**Set exercise**
Can you write out all of the material below, word for word?

**Stored data**
▼▼▼

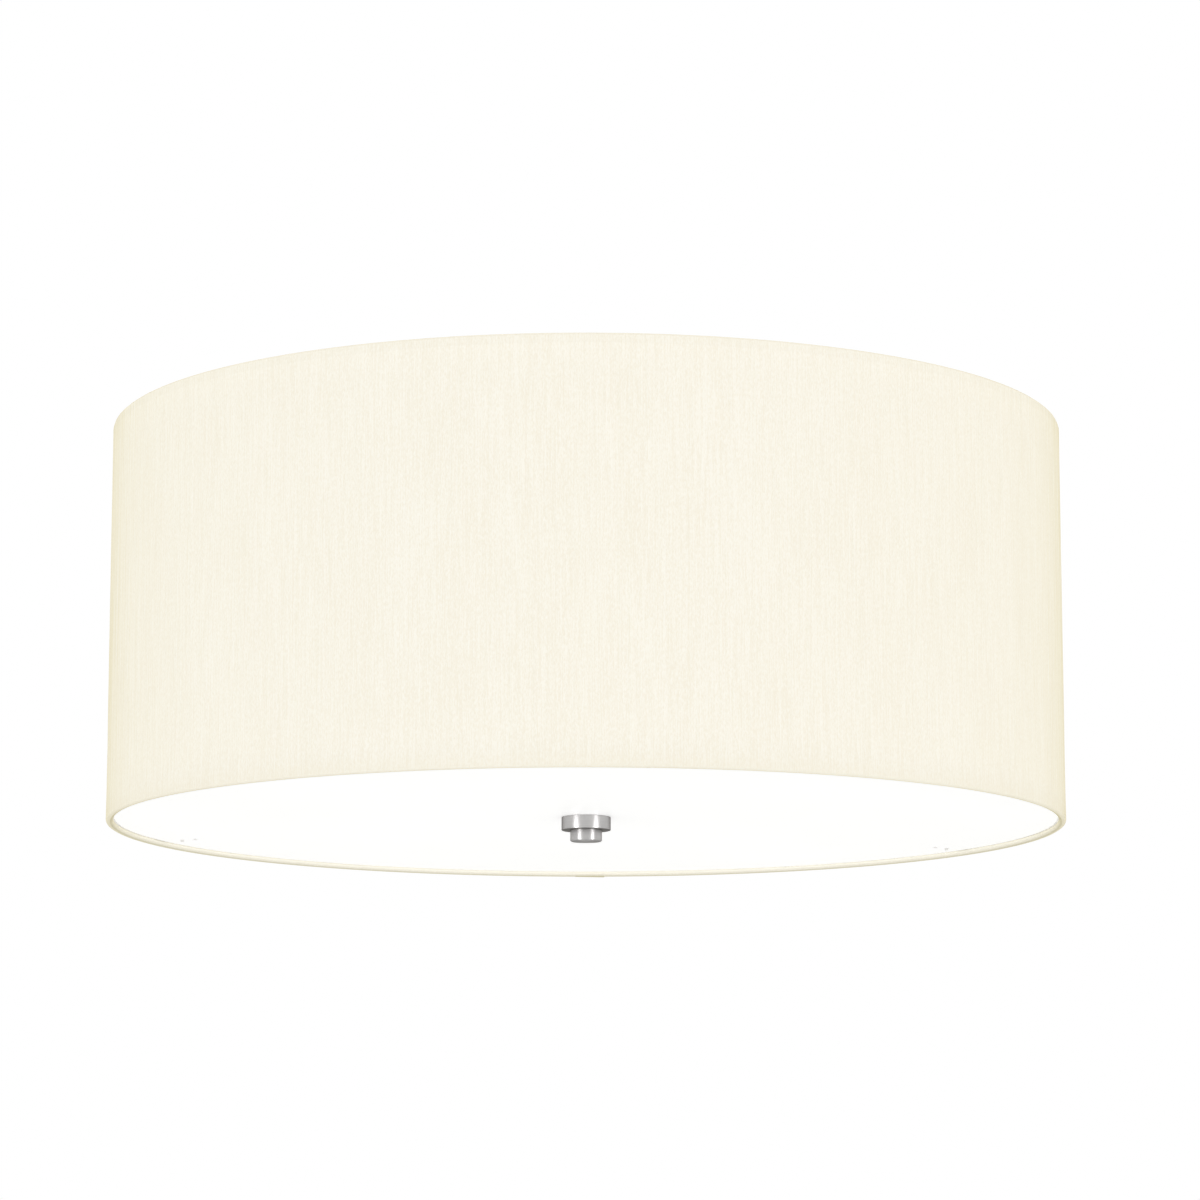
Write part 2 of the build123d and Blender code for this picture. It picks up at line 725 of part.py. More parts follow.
# ---------------------------------------------------------------- output
def main():
    os.makedirs("parts", exist_ok=True)
    save("ceiling_strap", make_strap())
    save("earth_screw", make_earth_screw())
    save("earth_lug", make_earth_lug())
    save("earth_lead", make_earth_core())
    save("ceiling_cup", make_cup())
    save("cup_side_screws", group([make_side_screw(azimuth) for azimuth in (0, 180)]))
    save("cup_grommets", group([make_grommet(azimuth) for azimuth in lamp_azimuths]))
    save("terminal_block", make_block())
    save("terminal_inserts", make_inserts())
    save("terminal_screws", make_clamp_screws())
    save("terminal_fixing", make_fixing())
    save("threaded_tube", make_rod())
    save("tube_nuts", make_nuts())
    save("tube_washers", make_washers())
    save("upper_sleeve", make_sleeve(hub_top_z, -cup_h))
    save("lower_sleeve", make_sleeve(bracket_z, hub_low_z))
    save("lamp_bracket", make_bracket())
    save("holder_nipples", group([along_radius(a, lamp_z, make_nipple()) for a in lamp_azimuths]))
    save("holder_nuts", group([along_radius(a, lamp_z, make_holder_nut()) for a in lamp_azimuths]))
    save("live_leads", make_cores(1, way_xs()[0], live_z))
    save("neutral_leads", make_cores(-1, way_xs()[2], neutral_z))
    for number, azimuth in enumerate(lamp_azimuths, 1):
        pieces = {
            f"holder_{number}_body": make_holder_body(),
            f"holder_{number}_thread_shell": make_thread_shell(),
            f"holder_{number}_contact": make_centre_contact(),
            f"lamp_{number}_tip": make_lamp_tip(),
            f"lamp_{number}_cap": make_lamp_cap(),
            f"lamp_{number}_collar": make_lamp_collar(),
            f"lamp_{number}_led_board": make_lamp_board(),
            f"lamp_{number}_globe": make_lamp_globe(),
        }
        for name, piece in pieces.items():
            save(name, along_radius(azimuth, lamp_z, piece))
    save("shade_top_ring", make_ring(top_ring_z))
    save("shade_bottom_ring", make_ring(bottom_ring_z))
    save("spider_spokes", make_spokes())
    save("spider_hub", make_spider_hub())
    save("shade_lining", make_lining())
    save("shade_cover", make_cover())
    save("stop_tabs", make_tabs())
    save("stop_pins", make_pins())
    save("diffuser", make_diffuser())
    save("diffuser_washer", make_soft_washer())
    save("finial_cap", make_finial_cap())
    save("finial_knob", make_finial_knob())


main()
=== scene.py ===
import json
import math

import bpy
import numpy as np
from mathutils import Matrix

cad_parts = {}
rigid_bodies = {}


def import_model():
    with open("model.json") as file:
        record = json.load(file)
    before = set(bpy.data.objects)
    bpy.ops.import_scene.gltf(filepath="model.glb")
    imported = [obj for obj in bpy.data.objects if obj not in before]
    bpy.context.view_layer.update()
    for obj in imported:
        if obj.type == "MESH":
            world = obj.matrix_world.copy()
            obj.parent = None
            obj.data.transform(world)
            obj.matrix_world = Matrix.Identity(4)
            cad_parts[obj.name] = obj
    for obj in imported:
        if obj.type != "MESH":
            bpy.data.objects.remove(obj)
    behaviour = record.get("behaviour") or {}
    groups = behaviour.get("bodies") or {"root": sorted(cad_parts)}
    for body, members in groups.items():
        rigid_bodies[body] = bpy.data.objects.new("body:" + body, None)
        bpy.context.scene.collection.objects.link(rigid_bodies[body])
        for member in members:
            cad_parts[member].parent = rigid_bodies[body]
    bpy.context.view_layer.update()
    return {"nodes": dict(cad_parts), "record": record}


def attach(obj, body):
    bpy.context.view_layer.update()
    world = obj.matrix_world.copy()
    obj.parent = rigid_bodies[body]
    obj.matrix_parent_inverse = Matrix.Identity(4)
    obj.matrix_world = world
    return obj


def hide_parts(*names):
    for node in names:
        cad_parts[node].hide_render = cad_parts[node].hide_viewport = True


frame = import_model()
mm = 0.001  # the scene is in metres
print("frame loaded,", len(frame["nodes"]), "nodes")


def clearSelection():
    for item in bpy.context.view_layer.objects:
        item.select_set(False)


def pickOnly(piece):
    clearSelection()
    piece.select_set(True)
    bpy.context.view_layer.objects.active = piece


def startPiece(name):
    piece = bpy.context.object
    piece.name = name
    piece.data.name = name
    return piece


def editMode(on):
    bpy.ops.object.mode_set(mode="EDIT" if on else "OBJECT")


def pickOpenRims():
    bpy.ops.mesh.select_all(action="DESELECT")
    bpy.ops.mesh.select_non_manifold()


def faceOutwards():
    bpy.ops.mesh.select_all(action="SELECT")
    bpy.ops.mesh.normals_make_consistent(inside=False)
    editMode(False)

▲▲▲

**Exercise result**
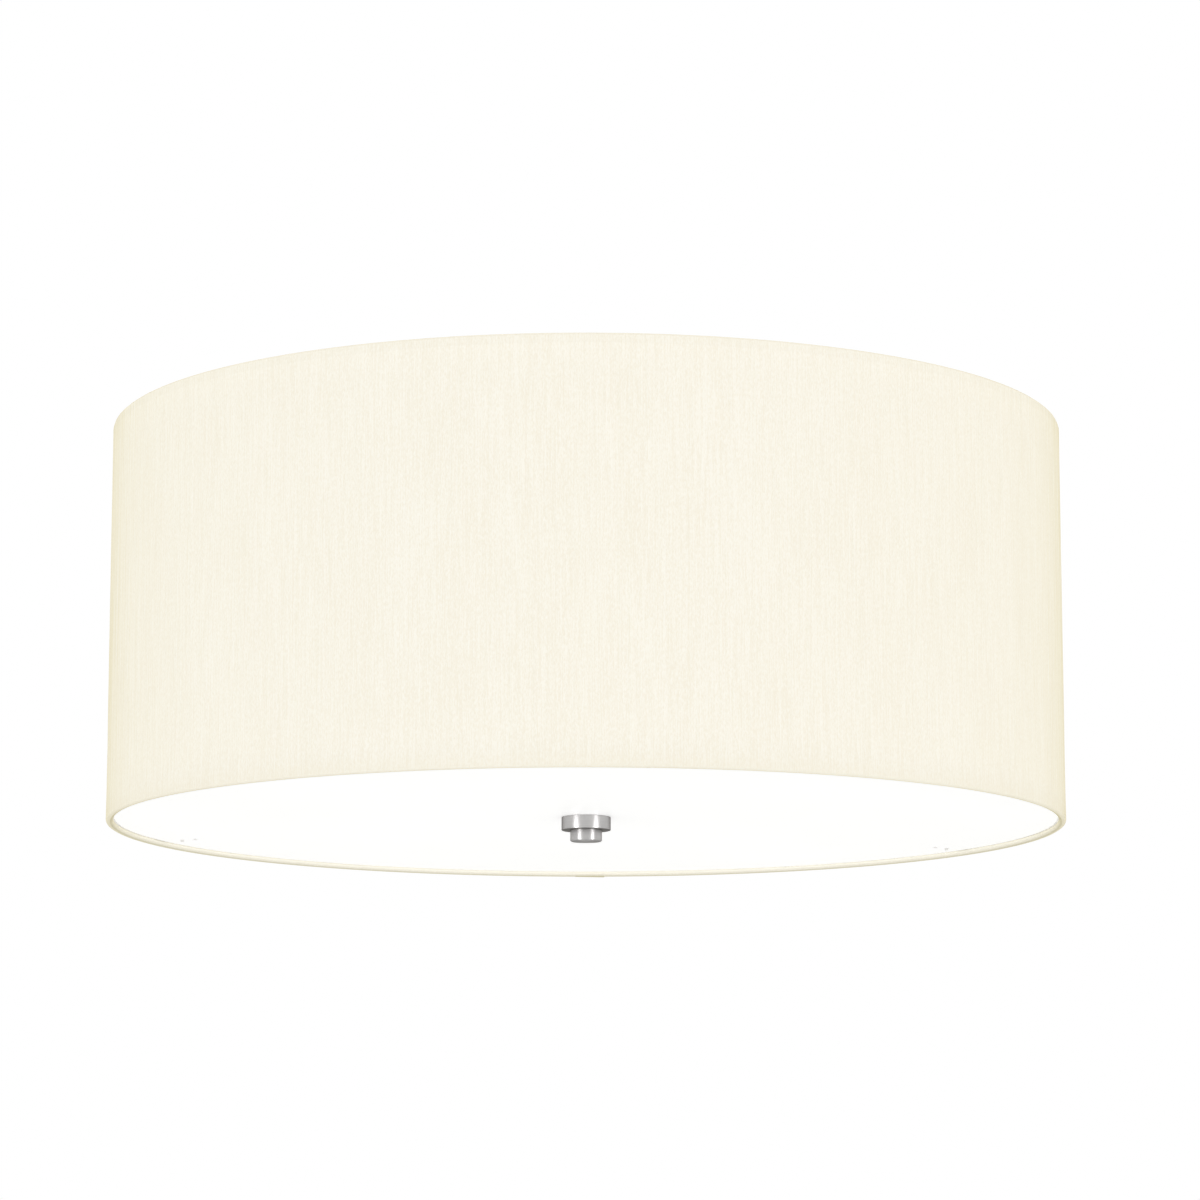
Write part 2 of the build123d and Blender code for this picture. It picks up at line 725 of part.py. More parts follow.
# ---------------------------------------------------------------- output
def main():
    os.makedirs("parts", exist_ok=True)
    save("ceiling_strap", make_strap())
    save("earth_screw", make_earth_screw())
    save("earth_lug", make_earth_lug())
    save("earth_lead", make_earth_core())
    save("ceiling_cup", make_cup())
    save("cup_side_screws", group([make_side_screw(azimuth) for azimuth in (0, 180)]))
    save("cup_grommets", group([make_grommet(azimuth) for azimuth in lamp_azimuths]))
    save("terminal_block", make_block())
    save("terminal_inserts", make_inserts())
    save("terminal_screws", make_clamp_screws())
    save("terminal_fixing", make_fixing())
    save("threaded_tube", make_rod())
    save("tube_nuts", make_nuts())
    save("tube_washers", make_washers())
    save("upper_sleeve", make_sleeve(hub_top_z, -cup_h))
    save("lower_sleeve", make_sleeve(bracket_z, hub_low_z))
    save("lamp_bracket", make_bracket())
    save("holder_nipples", group([along_radius(a, lamp_z, make_nipple()) for a in lamp_azimuths]))
    save("holder_nuts", group([along_radius(a, lamp_z, make_holder_nut()) for a in lamp_azimuths]))
    save("live_leads", make_cores(1, way_xs()[0], live_z))
    save("neutral_leads", make_cores(-1, way_xs()[2], neutral_z))
    for number, azimuth in enumerate(lamp_azimuths, 1):
        pieces = {
            f"holder_{number}_body": make_holder_body(),
            f"holder_{number}_thread_shell": make_thread_shell(),
            f"holder_{number}_contact": make_centre_contact(),
            f"lamp_{number}_tip": make_lamp_tip(),
            f"lamp_{number}_cap": make_lamp_cap(),
            f"lamp_{number}_collar": make_lamp_collar(),
            f"lamp_{number}_led_board": make_lamp_board(),
            f"lamp_{number}_globe": make_lamp_globe(),
        }
        for name, piece in pieces.items():
            save(name, along_radius(azimuth, lamp_z, piece))
    save("shade_top_ring", make_ring(top_ring_z))
    save("shade_bottom_ring", make_ring(bottom_ring_z))
    save("spider_spokes", make_spokes())
    save("spider_hub", make_spider_hub())
    save("shade_lining", make_lining())
    save("shade_cover", make_cover())
    save("stop_tabs", make_tabs())
    save("stop_pins", make_pins())
    save("diffuser", make_diffuser())
    save("diffuser_washer", make_soft_washer())
    save("finial_cap", make_finial_cap())
    save("finial_knob", make_finial_knob())


main()
=== scene.py ===
import json
import math

import bpy
import numpy as np
from mathutils import Matrix

cad_parts = {}
rigid_bodies = {}


def import_model():
    with open("model.json") as file:
        record = json.load(file)
    before = set(bpy.data.objects)
    bpy.ops.import_scene.gltf(filepath="model.glb")
    imported = [obj for obj in bpy.data.objects if obj not in before]
    bpy.context.view_layer.update()
    for obj in imported:
        if obj.type == "MESH":
            world = obj.matrix_world.copy()
            obj.parent = None
            obj.data.transform(world)
            obj.matrix_world = Matrix.Identity(4)
            cad_parts[obj.name] = obj
    for obj in imported:
        if obj.type != "MESH":
            bpy.data.objects.remove(obj)
    behaviour = record.get("behaviour") or {}
    groups = behaviour.get("bodies") or {"root": sorted(cad_parts)}
    for body, members in groups.items():
        rigid_bodies[body] = bpy.data.objects.new("body:" + body, None)
        bpy.context.scene.collection.objects.link(rigid_bodies[body])
        for member in members:
            cad_parts[member].parent = rigid_bodies[body]
    bpy.context.view_layer.update()
    return {"nodes": dict(cad_parts), "record": record}


def attach(obj, body):
    bpy.context.view_layer.update()
    world = obj.matrix_world.copy()
    obj.parent = rigid_bodies[body]
    obj.matrix_parent_inverse = Matrix.Identity(4)
    obj.matrix_world = world
    return obj


def hide_parts(*names):
    for node in names:
        cad_parts[node].hide_render = cad_parts[node].hide_viewport = True


frame = import_model()
mm = 0.001  # the scene is in metres
print("frame loaded,", len(frame["nodes"]), "nodes")


def clearSelection():
    for item in bpy.context.view_layer.objects:
        item.select_set(False)


def pickOnly(piece):
    clearSelection()
    piece.select_set(True)
    bpy.context.view_layer.objects.active = piece


def startPiece(name):
    piece = bpy.context.object
    piece.name = name
    piece.data.name = name
    return piece


def editMode(on):
    bpy.ops.object.mode_set(mode="EDIT" if on else "OBJECT")


def pickOpenRims():
    bpy.ops.mesh.select_all(action="DESELECT")
    bpy.ops.mesh.select_non_manifold()


def faceOutwards():
    bpy.ops.mesh.select_all(action="SELECT")
    bpy.ops.mesh.normals_make_consistent(inside=False)
    editMode(False)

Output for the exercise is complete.